EXERCISE INPUT:
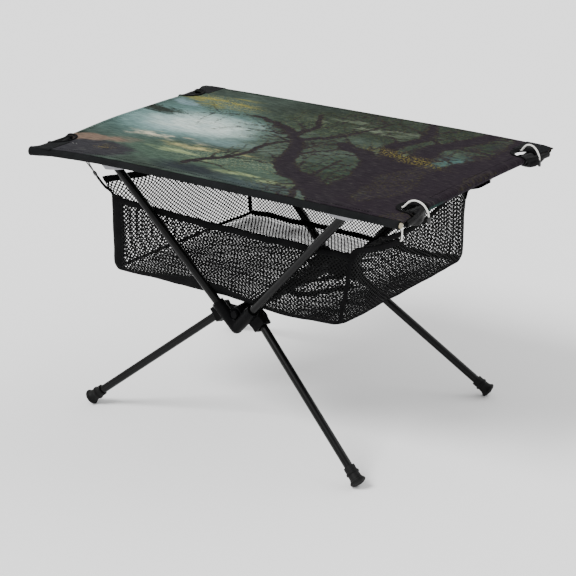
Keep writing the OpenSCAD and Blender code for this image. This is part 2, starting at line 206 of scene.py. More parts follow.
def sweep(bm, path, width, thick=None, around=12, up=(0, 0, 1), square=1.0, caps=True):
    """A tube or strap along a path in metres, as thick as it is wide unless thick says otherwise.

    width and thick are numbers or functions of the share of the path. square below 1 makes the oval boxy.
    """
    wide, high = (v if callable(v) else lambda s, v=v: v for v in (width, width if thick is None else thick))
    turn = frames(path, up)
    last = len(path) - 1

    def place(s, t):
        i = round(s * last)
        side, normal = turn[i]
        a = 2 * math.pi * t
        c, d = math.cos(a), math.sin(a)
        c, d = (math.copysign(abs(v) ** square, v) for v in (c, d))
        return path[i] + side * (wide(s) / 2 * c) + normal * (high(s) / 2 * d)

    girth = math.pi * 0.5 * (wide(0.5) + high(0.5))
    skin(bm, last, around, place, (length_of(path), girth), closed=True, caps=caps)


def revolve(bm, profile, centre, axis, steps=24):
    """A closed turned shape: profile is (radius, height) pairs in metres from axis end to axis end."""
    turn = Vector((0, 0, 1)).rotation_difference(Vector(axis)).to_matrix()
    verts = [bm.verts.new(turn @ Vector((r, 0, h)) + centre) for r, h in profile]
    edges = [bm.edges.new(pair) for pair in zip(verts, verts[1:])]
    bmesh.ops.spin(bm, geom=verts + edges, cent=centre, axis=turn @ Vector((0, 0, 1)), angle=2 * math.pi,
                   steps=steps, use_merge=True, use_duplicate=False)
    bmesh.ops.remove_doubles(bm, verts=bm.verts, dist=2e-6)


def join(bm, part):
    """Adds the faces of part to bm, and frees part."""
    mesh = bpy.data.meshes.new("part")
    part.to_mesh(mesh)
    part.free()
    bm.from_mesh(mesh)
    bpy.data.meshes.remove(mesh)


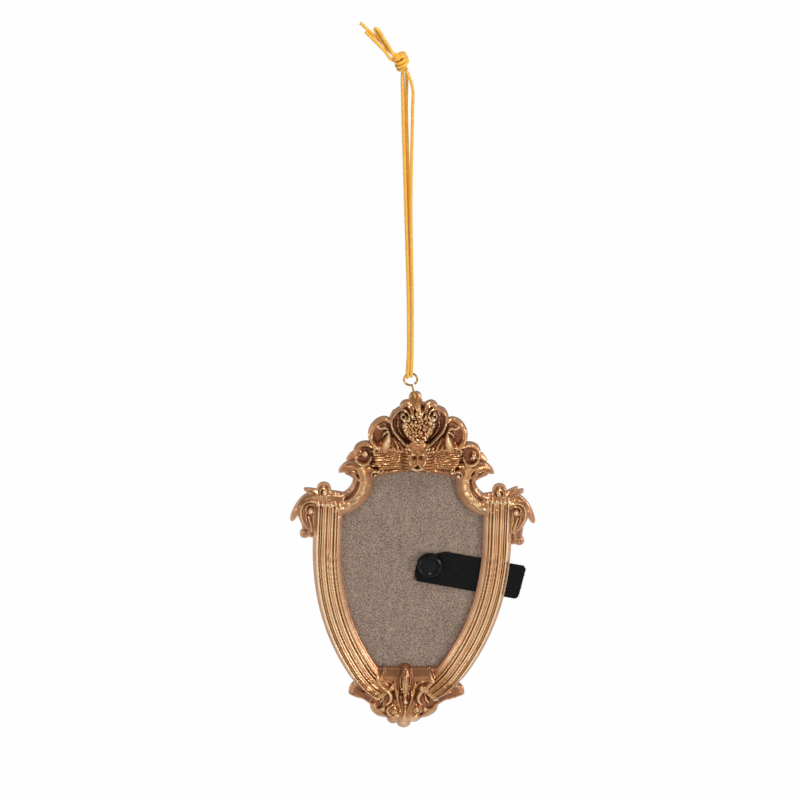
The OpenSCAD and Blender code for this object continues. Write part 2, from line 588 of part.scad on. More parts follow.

EXERCISE BRIEF:
Write out every entry word for word.

TASK ANSWER:
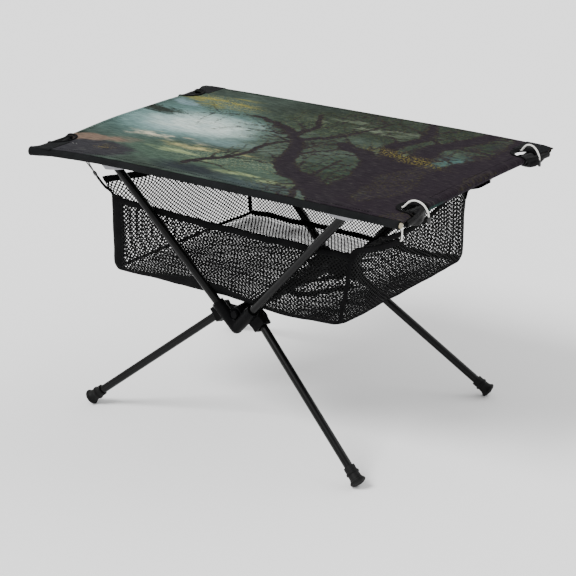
Keep writing the OpenSCAD and Blender code for this image. This is part 2, starting at line 206 of scene.py. More parts follow.
def sweep(bm, path, width, thick=None, around=12, up=(0, 0, 1), square=1.0, caps=True):
    """A tube or strap along a path in metres, as thick as it is wide unless thick says otherwise.

    width and thick are numbers or functions of the share of the path. square below 1 makes the oval boxy.
    """
    wide, high = (v if callable(v) else lambda s, v=v: v for v in (width, width if thick is None else thick))
    turn = frames(path, up)
    last = len(path) - 1

    def place(s, t):
        i = round(s * last)
        side, normal = turn[i]
        a = 2 * math.pi * t
        c, d = math.cos(a), math.sin(a)
        c, d = (math.copysign(abs(v) ** square, v) for v in (c, d))
        return path[i] + side * (wide(s) / 2 * c) + normal * (high(s) / 2 * d)

    girth = math.pi * 0.5 * (wide(0.5) + high(0.5))
    skin(bm, last, around, place, (length_of(path), girth), closed=True, caps=caps)


def revolve(bm, profile, centre, axis, steps=24):
    """A closed turned shape: profile is (radius, height) pairs in metres from axis end to axis end."""
    turn = Vector((0, 0, 1)).rotation_difference(Vector(axis)).to_matrix()
    verts = [bm.verts.new(turn @ Vector((r, 0, h)) + centre) for r, h in profile]
    edges = [bm.edges.new(pair) for pair in zip(verts, verts[1:])]
    bmesh.ops.spin(bm, geom=verts + edges, cent=centre, axis=turn @ Vector((0, 0, 1)), angle=2 * math.pi,
                   steps=steps, use_merge=True, use_duplicate=False)
    bmesh.ops.remove_doubles(bm, verts=bm.verts, dist=2e-6)


def join(bm, part):
    """Adds the faces of part to bm, and frees part."""
    mesh = bpy.data.meshes.new("part")
    part.to_mesh(mesh)
    part.free()
    bm.from_mesh(mesh)
    bpy.data.meshes.remove(mesh)


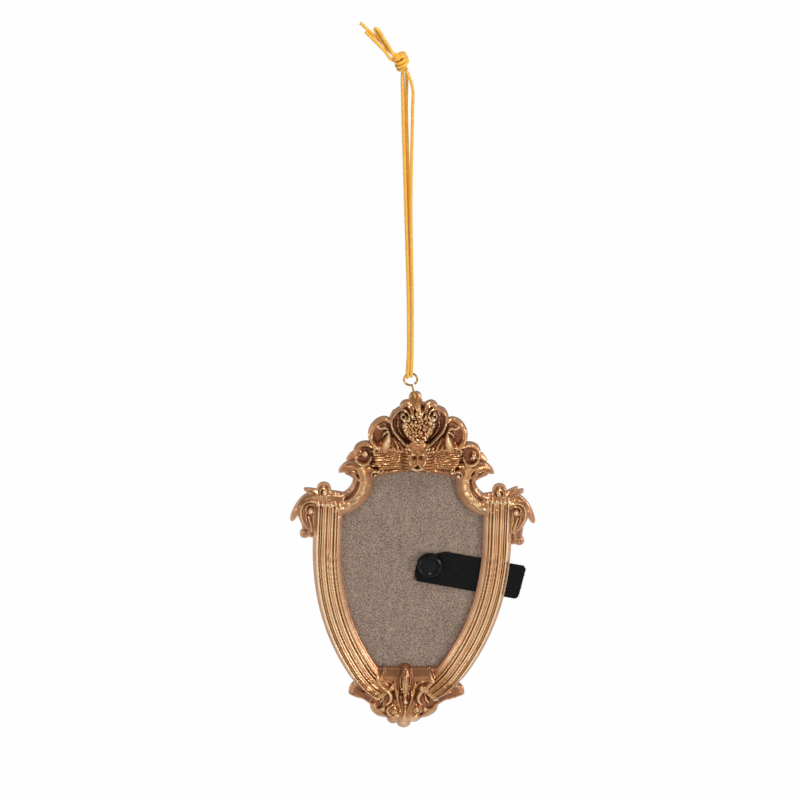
The OpenSCAD and Blender code for this object continues. Write part 2, from line 588 of part.scad on. More parts follow.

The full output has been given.